I describe that time in my life as being “in the tunnel.” Dark, enclosed, no end in sight, no indication that this will ever change.
Lewis’s conclusion, or perhaps just the next step in his understanding, also rings true for me:
Such was the fact. And I believe I can make sense of it. You can’t see anything properly while your eyes are blurred with tears. You can’t, in most things, get what you want if you want it too desperately: anyway, you can’t get the best out of it. ‘Now! Let’s have a real good talk’ reduces everyone to silence. ‘I must get a good sleep tonight’ ushers in hours of wakefulness. Delicious drinks are wasted on a really ravenous thirst. Is it similarly the very intensity of the longing that draws the iron curtain, that makes us feel we are staring into a vacuum when we think about our dead? ‘Them as asks’ (at any rate ‘as asks too importunately’) don’t get. Perhaps can’t.
And so, perhaps, with God. I have gradually come to feel that the door is no longer shut and bolted. Was it my own frantic need that slammed it in my face? The time when there is nothing at all in your soul except a cry for help may be just the time when God can’t give it: you are like the drowning man who can’t be helped because he clutches and grabs. Perhaps your own reiterated cries deafen you to the voice you hoped to hear.
On the other hand, ‘Knock and it shall be opened.’ But does knocking mean hammering and kicking the door like a maniac? And there’s also ‘To him that hath shall be given.’ After all, you must have a capacity to receive, or even omnipotence can’t give. Perhaps your own passion temporarily destroys the capacity. …
“Perhaps your own passion temporarily destroys the capacity.” One could ask other questions in response. Why does God leave us helpless–allow our own passion to destroy the capacity when we need him most? Seems a dubious design, one might object. “The brakes work great, unless you’re going over 70 and the car suddenly starts to go out of control–then the speed temporarily destroys their capacity.” Uh, no thanks. Maybe the Tesla.
What I can never describe adequately, though, is exactly this passion that does destroy our capacity to receive from or experience God. I remember driving and, when someone cut me off, I thought “You are messing with the wrong guy. I seriously don’t care whether I ram you or not.” I remember talking with a friend who was sincerely trying to understand and all the words she used had previously made sense but now sounded like gibberish. Literally, her words seemed like nonsense. They no longer squared with my reality. The Psalmist describes it as “I was a brute beast before you.” Yes.

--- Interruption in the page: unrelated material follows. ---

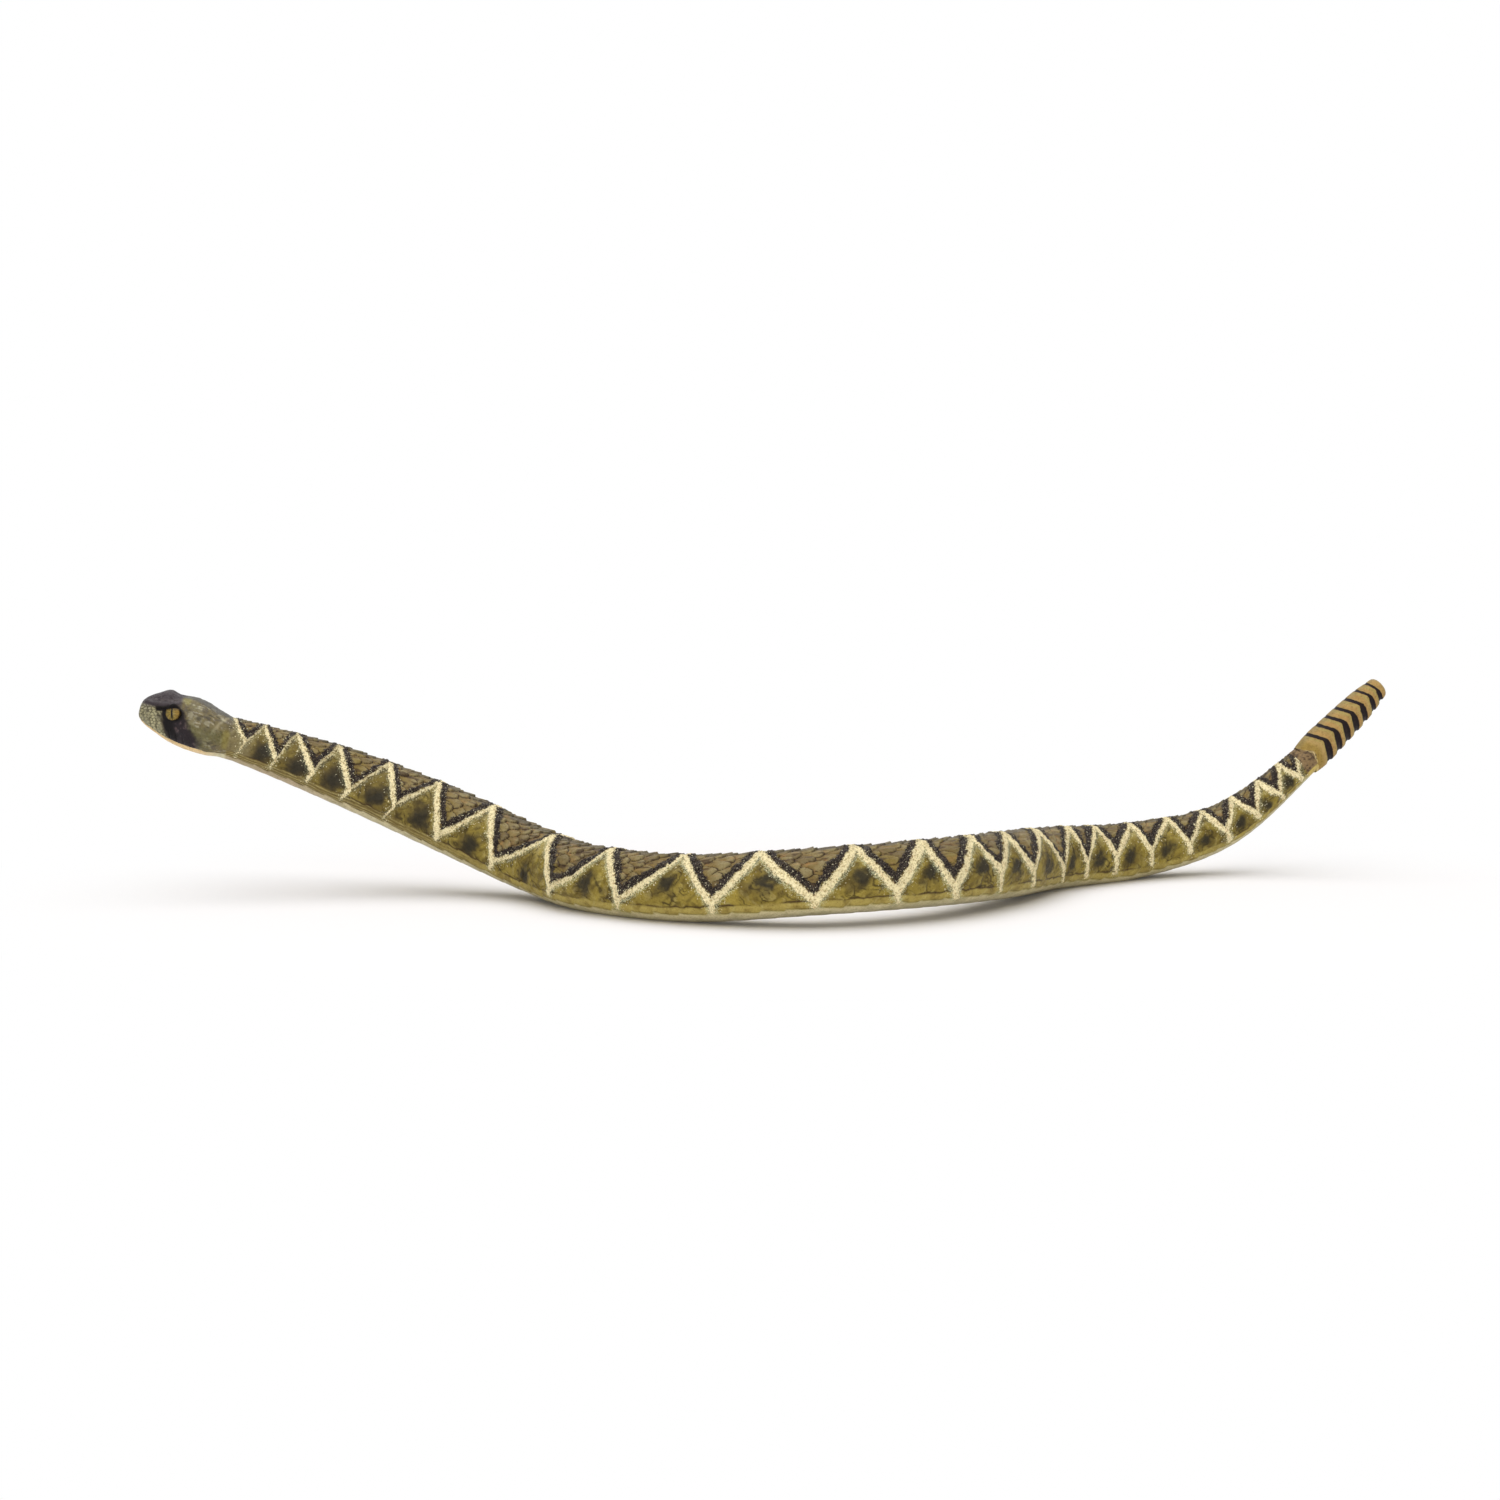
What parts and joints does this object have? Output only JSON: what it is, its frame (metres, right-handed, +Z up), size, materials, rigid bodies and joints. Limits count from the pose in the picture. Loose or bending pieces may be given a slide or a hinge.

People grieve differently and I wouldn’t assume my path of grief was “normal.” But both intellectually and emotionally, I could no longer find God. The gate definitely seemed bolted. Even sitting here now, this many years later, the strange thing is not that I felt that way but that I could find my way back through that to believing again.
I’m not there anymore. Like Lewis, I can look back and reflect dispassionately now on what happened to me. In retrospect, I don’t feel God abandoned or betrayed me. But that took time and healing and many miles down hard roads to believe. If future me had gone back and tried to explain it, past me would have told him to —- off.
Good Friday. Jesus is gone. Will he be back?
I don’t know. Because today is today.
To conclude this, I’ll be blunt:
If you don’t know if he’ll be back, then I hear you. If you once knew but are in pain and can’t tell anymore, I get that.
If you know for certain that Jesus will be back on Easter morning, then rejoice–that is God’s grace to you.**
If you know and are trying to share this hope, don’t expect (require, demand) that people without hope can just come to where you are. That way may be blocked. How can you go to them? Not with words to fix everything, but with just yourself, to sit with them in that place?
*I can’t make this an absolute. Seeing a close friend suffer or die–or commit suicide–has done this to some.
**”For by grace you have been saved through faith, and this is not your own doing; it is the gift of God— not the result of works, so that no one may boast.”
Thank you for this.
Love you, Kari.
Thank you for sharing your time of loss and its depth of solitude and separation from God. So powerful.
Thanks, Michele.
Mike, I am curious about something: On April 2, you mentioned “not-Christians who say they are Christians” and in this post of April 15 you mention “say-they’re Christians.” From your experience, what percentage of “Christians” would you say are really “not-Christians who say they are Christians” or “say-they’re Christians”? From my experience, I would have to say that it’s a very large percentage, perhaps a majority, perhaps even a super-majority. What do you think?